Rund um den Brust­ring: Nach dem Frei­tags­spiel wer­den vie­le VfB-Fans wahr­schein­lich noch das Wochen­en­de am Rhein ver­brin­gen. Was kann man in Düs­sel­dorf sehen und machen, wenn man nicht wie immer in die Alt­stadt will?

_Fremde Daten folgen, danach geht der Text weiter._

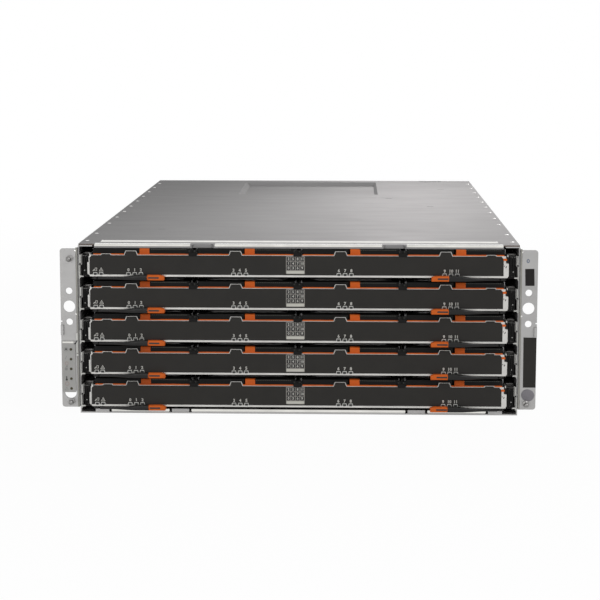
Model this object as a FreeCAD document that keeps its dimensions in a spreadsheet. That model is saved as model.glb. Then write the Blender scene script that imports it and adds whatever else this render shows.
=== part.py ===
import FreeCAD, Part
import math
import os
import re

import Sketcher

# Rack-mounted disk shelf enclosure: a 4U steel casing with five sliding drawers of twelve disks
# each at the front, and two fan modules, two control modules and two power supplies at the rear.
#
# Millimetres. X is to the right seen from the front, the front faces -Y, Z is up, and the origin
# is the centre of the bottom of the whole object.

DRAWERS = 5
COLUMNS = 4
ROWS = 3
LIGHTS = 5
RIVETS = 9              # evenly spaced ones along each side
BLADES = 7
PORTS = 3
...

Hol­ger: Vor dem Spiel könn­tet ihr schon nach Ben­rath zum deut­schen Ama­teur­meis­ter von 1954 auf­ma­chen und euch dazu das Schloss (Bau­sti­len Barock, Roko­ko und Klas­si­zis­mus in einem Bau­werk) anschau­en. Mit der neu­en U‑Bahn in den Süden und dann wie­der zurück in die Stadt­mit­te mit der S‑Bahn oder dem RE. Am Haupt­bahn­hof über Litt­le Tokyo nach einer Por­ti­on Ramen auf die Shop­ping-Mei­len Scha­dow­stra­ße und Kö. Anschlie­ßend zum ver­dien­ten Alt­bier ins Füchs­chen oder Ueri­ge oder eine der ande­ren drei Alt­stadt-Braue­rei­en. In Bilk und Fried­rich­stadt gibt es tol­le Restau­rants und in Flin­gern, der Hei­mat von For­tu­na, auch. Für Fuß­ball­his­to­ri­ker ist ein Besuch im Paul-Janes-Sta­di­on Pflicht. Oben­drein habt ihr am Sams­tag die Mög­lich­keit, da den Klas­si­ker For­tu­na Düs­sel­dorf gegen den VfL Borus­sia Mön­chen­glad­bach zu sehen. Die U23-Teams duel­lie­ren sich ab 14 Uhr. Die Sta­di­on­wurst ist hier auch um Län­gen bes­ser als in der Are­na. Ansons­ten am Rhein spa­zie­ren und auf dem Rhein­turm das alte Der­by-Land mit Wup­per­tal, Uer­din­gen, Duis­burg und auch Köln anschau­en. Toll!

Rund um den Brust­ring: Hol­ger, vie­len Dank für das Gespräch.